(Data extracted from a collection)
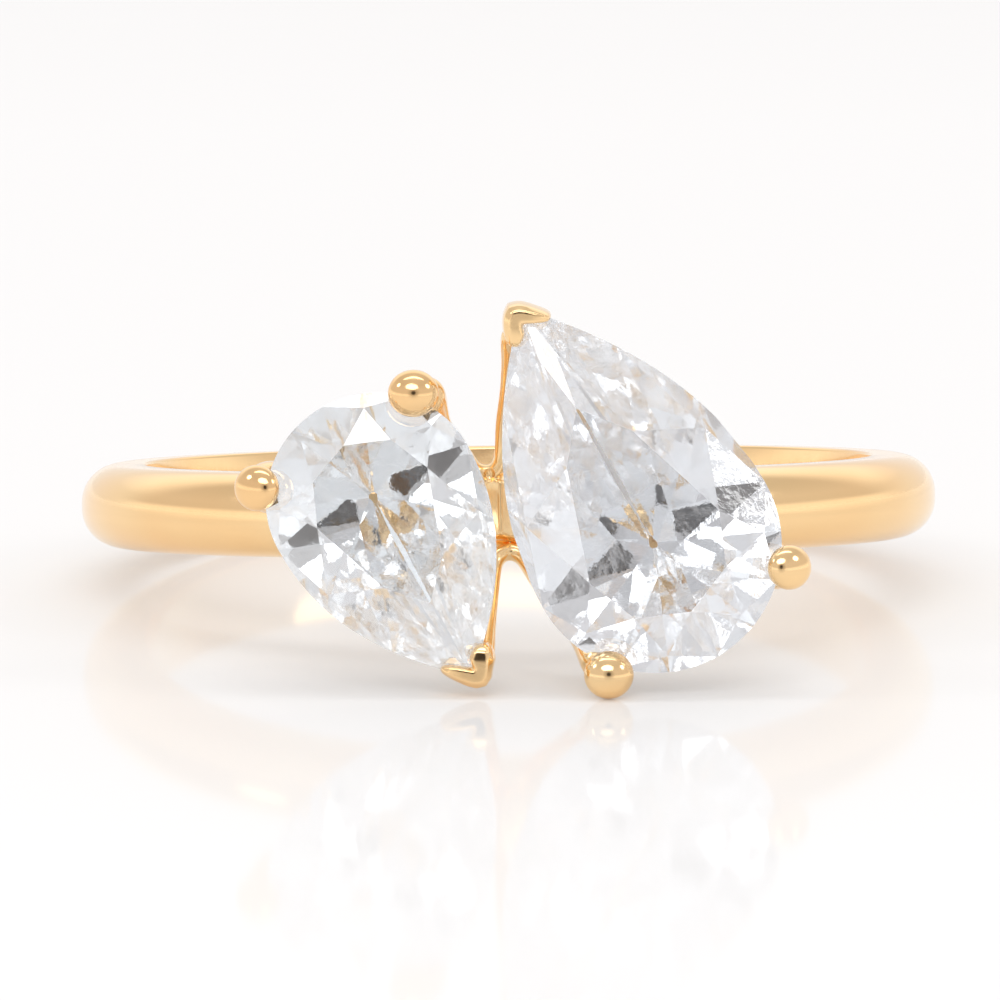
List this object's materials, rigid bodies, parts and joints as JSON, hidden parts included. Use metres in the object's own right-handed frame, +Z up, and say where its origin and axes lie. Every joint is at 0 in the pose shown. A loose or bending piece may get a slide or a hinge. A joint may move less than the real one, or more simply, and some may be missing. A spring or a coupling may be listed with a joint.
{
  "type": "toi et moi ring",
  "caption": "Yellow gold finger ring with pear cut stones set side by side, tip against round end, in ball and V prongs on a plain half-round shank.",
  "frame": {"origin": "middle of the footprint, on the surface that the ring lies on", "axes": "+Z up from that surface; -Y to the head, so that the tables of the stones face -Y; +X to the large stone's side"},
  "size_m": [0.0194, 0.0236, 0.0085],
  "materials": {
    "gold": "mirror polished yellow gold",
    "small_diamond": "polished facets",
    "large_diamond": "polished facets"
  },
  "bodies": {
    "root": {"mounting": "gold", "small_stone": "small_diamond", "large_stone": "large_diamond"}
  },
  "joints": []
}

---

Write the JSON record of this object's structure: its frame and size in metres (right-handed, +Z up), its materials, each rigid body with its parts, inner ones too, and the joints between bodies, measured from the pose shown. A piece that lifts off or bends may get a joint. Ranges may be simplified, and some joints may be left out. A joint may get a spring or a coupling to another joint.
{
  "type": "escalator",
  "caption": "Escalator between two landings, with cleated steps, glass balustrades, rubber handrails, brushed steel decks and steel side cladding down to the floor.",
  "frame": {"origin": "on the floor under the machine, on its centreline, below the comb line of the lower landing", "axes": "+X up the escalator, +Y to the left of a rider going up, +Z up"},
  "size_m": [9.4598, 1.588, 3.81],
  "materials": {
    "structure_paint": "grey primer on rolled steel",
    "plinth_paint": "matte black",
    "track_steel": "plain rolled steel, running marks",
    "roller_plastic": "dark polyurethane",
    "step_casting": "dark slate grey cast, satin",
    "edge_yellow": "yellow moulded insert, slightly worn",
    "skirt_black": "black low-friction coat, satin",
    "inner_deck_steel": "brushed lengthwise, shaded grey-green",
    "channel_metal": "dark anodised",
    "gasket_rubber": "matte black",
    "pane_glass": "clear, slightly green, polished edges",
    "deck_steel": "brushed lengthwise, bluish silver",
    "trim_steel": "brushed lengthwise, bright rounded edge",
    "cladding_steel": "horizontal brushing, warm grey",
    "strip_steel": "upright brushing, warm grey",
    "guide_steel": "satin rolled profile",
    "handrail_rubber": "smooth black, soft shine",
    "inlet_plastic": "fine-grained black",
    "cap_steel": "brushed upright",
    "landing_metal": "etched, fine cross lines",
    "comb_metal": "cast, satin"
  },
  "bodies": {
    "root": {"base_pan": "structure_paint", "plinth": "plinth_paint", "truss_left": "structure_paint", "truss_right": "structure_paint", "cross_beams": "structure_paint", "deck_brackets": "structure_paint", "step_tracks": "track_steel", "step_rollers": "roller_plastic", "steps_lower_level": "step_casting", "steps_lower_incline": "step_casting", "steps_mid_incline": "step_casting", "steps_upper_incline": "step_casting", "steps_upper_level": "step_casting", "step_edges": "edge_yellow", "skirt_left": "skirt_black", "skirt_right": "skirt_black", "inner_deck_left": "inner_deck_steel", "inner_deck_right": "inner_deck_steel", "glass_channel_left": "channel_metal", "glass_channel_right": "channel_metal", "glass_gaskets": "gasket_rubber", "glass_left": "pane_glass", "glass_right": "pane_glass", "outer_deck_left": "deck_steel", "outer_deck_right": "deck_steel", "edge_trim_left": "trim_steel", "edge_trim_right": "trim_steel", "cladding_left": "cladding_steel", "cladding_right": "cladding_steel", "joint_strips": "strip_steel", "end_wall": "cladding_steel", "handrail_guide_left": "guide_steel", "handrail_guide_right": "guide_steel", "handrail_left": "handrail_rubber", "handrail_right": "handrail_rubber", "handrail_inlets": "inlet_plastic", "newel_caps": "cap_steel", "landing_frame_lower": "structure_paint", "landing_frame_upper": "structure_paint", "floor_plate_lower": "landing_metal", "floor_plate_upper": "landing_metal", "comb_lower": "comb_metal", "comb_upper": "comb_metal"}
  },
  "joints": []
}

» REQUIRED TASK
Using the material above, copy every line in which the string "piece" occurs.

» EXPECTED ANSWER
List this object's materials, rigid bodies, parts and joints as JSON, hidden parts included. Use metres in the object's own right-handed frame, +Z up, and say where its origin and axes lie. Every joint is at 0 in the pose shown. A loose or bending piece may get a slide or a hinge. A joint may move less than the real one, or more simply, and some may be missing. A spring or a coupling may be listed with a joint.
Write the JSON record of this object's structure: its frame and size in metres (right-handed, +Z up), its materials, each rigid body with its parts, inner ones too, and the joints between bodies, measured from the pose shown. A piece that lifts off or bends may get a joint. Ranges may be simplified, and some joints may be left out. A joint may get a spring or a coupling to another joint.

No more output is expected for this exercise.